Yan remembered an earlier demonstration at Tiananmen Square. After the death of Zhou Enlai, the former premier, protesters gathered at the square to express their dissatisfaction with the central government.

The protest was ruled counter-revolutionary by the authorities – but that label was overturned two years later. Deng, the former leader, used the incident to launch major changes across China, notably the reform and opening up of the economy.

The vindication of the [1989] Tiananmen incident will change China by bringing in the rule of law and democracy
Yan Jiaqi, exiled political scientist

“The economic reform and opening up would not have been possible without the vindication of the first Tiananmen incident,” Yan said.

In his view, the same type of exoneration is needed for the 1989 pro-democracy movement.

“The vindication of the second Tiananmen incident will change China by bringing in the rule of law and democracy,” Yan said.

During his three decades in self-imposed exile, Yan was a prolific writer of articles for various publications on subjects such as China’s political system and constitutional development.

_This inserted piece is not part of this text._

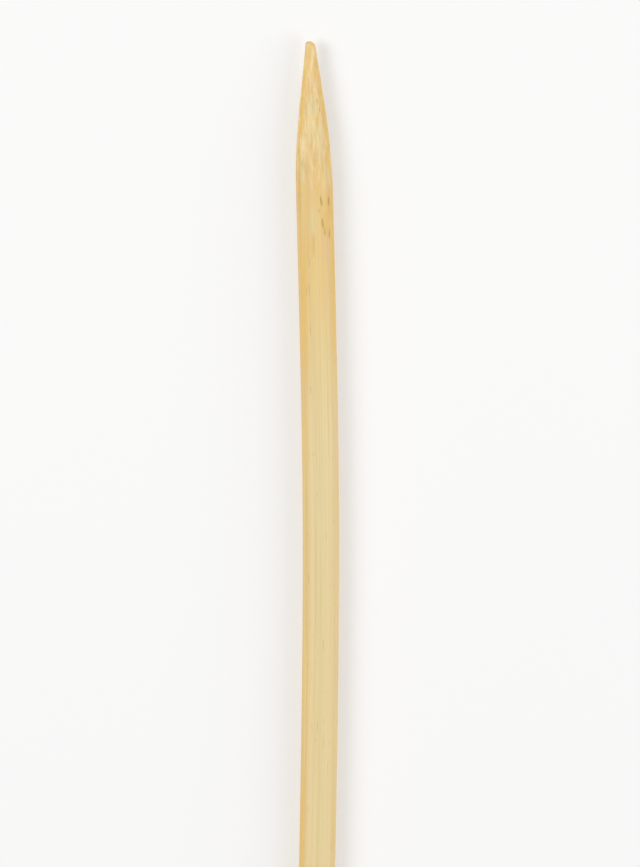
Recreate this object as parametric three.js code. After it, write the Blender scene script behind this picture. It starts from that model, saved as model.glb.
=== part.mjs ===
// A bamboo skewer: one round stick, milled from split bamboo, with one end sharpened to a
// blunt point and the other sawn off square.
//
// Millimetres, +Z up. The skewer lies on Z = 0 along X, with its point towards +X. Bamboo is
// never quite straight: the whole stick bows a little, and it bends a little more behind the
// point. Both curves lie level, so the stick rests on its two ends and its bowed side.
import * as THREE from 'three';

// Shank
const LENGTH = 304.8; // from the butt to the tip
const DIAMETER = 4;
const FLATTENING = 0.06; // how much less the section measures from top to bottom than across

// Point
const POINT_LENGTH = 13.4; // from the tip to where the cone's line meets the shank's
const TIP_DIAMETER = 1.05; // of the blunt end that the sharpening leaves
const SHOULDER_RADIUS = 85; // of the long arc that eases the shank into the cone
const TIP_EDGE = 0.1; // bevel around the blunt end

// Butt
const BUTT_EDGE = 0.2; // bevel around the sawn end

// Centre line, seen from above
const BOW = 1; // how far the middle lies beside a line through both ends
const BEND_ANGLE = 2; // degrees that the stick turns at the bend behind the point
const BEND_FROM_TIP = 60;
const BEND_REACH = 18; // how far the bend is spread to either side

// Facets
const SIDES = 40;
const RING_SPACING = 6;
const SHOULDER_STEPS = 5;

const BAMBOO_COLOUR = 0xe0ca98;

/** Points on a straight stretch of the profile, from start to end, both included. */
function straight(start, end, steps) {
  const points = [];
  for (let i = 0; i <= steps; i++) {
    points.push(new THREE.Vector2().lerpVectors(start, end, i / steps));
  }
  return points;
}

/** Points on an arc of the profile, from one angle to another, both included. */
function arc(centre, radius, startAngle, endAngle, steps) {
  const points = [];
  for (let i = 0; i <= steps; i++) {
    const angle = THREE.MathUtils.lerp(startAngle, endAngle, i / steps);
    points.push(new THREE.Vector2(radius * Math.cos(angle), radius * Math.sin(angle)).add(centre));
  }
  return points;
}

/** Half of the stick's outline: x is the distance from its axis, y the distance from the butt. */
function profile() {
  const radius = DIAMETER / 2;
  const tipRadius = TIP_DIAMETER / 2;
  const coneEnd = LENGTH - TIP_EDGE;
  const coneStart = LENGTH - POINT_LENGTH;
  const coneAngle = Math.atan2(radius - tipRadius, coneEnd - coneStart);

  const shoulderStart = coneStart - SHOULDER_RADIUS * Math.tan(coneAngle / 2);
  const shoulderCentre = new THREE.Vector2(radius - SHOULDER_RADIUS, shoulderStart);
  const shoulder = arc(shoulderCentre, SHOULDER_RADIUS, 0, coneAngle, SHOULDER_STEPS);

  const shankStart = new THREE.Vector2(radius, BUTT_EDGE);
  const shankSteps = Math.ceil((shoulderStart - BUTT_EDGE) / RING_SPACING);
  const shank = straight(shankStart, shoulder[0], shankSteps);

  const tip = new THREE.Vector2(tipRadius, coneEnd);
  const shoulderEnd = shoulder[SHOULDER_STEPS];
  const coneSteps = Math.ceil((tip.y - shoulderEnd.y) / RING_SPACING);
  const cone = straight(shoulderEnd, tip, coneSteps);

  return [
    new THREE.Vector2(0, 0),
    new THREE.Vector2(radius - BUTT_EDGE, 0),
    ...shank,
    ...shoulder.slice(1),
    ...cone.slice(1),
    new THREE.Vector2(tipRadius - TIP_EDGE, LENGTH),
    new THREE.Vector2(0, LENGTH),
  ];
}

/** How far the centre line lies to the side of a straight line through both ends. */
function sideways(fromTip) {
  const share = fromTip / LENGTH;
  const bow = 4 * BOW * share * (1 - share);
  const bendCurve = (distance) => Math.hypot(distance - BEND_FROM_TIP, BEND_REACH);
  const chord = THREE.MathUtils.lerp(bendCurve(0), bendCurve(LENGTH), share);
  const bend = (THREE.MathUtils.degToRad(BEND_ANGLE) / 2) * (chord - bendCurve(fromTip));
  return bow + bend;
}

/** The stick's solid, lying along X on Z = 0 and centred on the origin in X and Y. */
function skewerGeometry() {
  const geometry = new THREE.LatheGeometry(profile(), SIDES);
  geometry.rotateZ(-Math.PI / 2);
  geometry.scale(1, 1, (DIAMETER - FLATTENING) / DIAMETER);

  const position = geometry.attributes.position;
  for (let i = 0; i < position.count; i++) {
    position.setY(i, position.getY(i) - sideways(LENGTH - position.getX(i)));
  }

  geometry.computeBoundingBox();
  const { min, max } = geometry.boundingBox;
  geometry.translate(-(min.x + max.x) / 2, -(min.y + max.y) / 2, -min.z);
  geometry.computeVertexNormals();
  return geometry;
}

const bamboo = new THREE.MeshStandardMaterial({
  color: BAMBOO_COLOUR,
  roughness: 0.6,
  metalness: 0,
});

const skewer = new THREE.Mesh(skewerGeometry(), bamboo);
skewer.name = 'skewer';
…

He pointed to the pain of living away from home – but also the benefits.

“I obtained freedom in the US and France. If I were not in exile, I would not have been able to reach the academic level I have achieved today,” he said, adding that he was able to study several disciplines, including international and maritime law.

“But I lost my motherland, the connection with my family, and my right to express my views on Chinese soil.”

Yan Jiaqi in Tiananmen Square in 1989. After condemning the government’s handling of the crackdown, Yan found himself on wanted lists. Photo: Handout

He said he refrained from contacting friends on the mainland over the years, fearing it would give the Communist Party an excuse to go after them.

Yan said he would not ask Beijing for permission to return until the issue of the Tiananmen crackdown is settled. He still believes the day will come – despite the tightening political situation in Beijing.

The Chinese people, and journalists especially, must keep the memory of June 4, 1989, alive, according to Yan, and the people must continue to appeal for the record to be set right.

He has noticed that China’s young generation tends to express their political aspirations through literature and the arts. He said this is because the space for open political discussion is shrinking.

Yan also said he has no faith that foreign powers will nudge China towards democracy.

“We can only count on ourselves,” he said. “It is our own business to decide how the country should proceed forward.”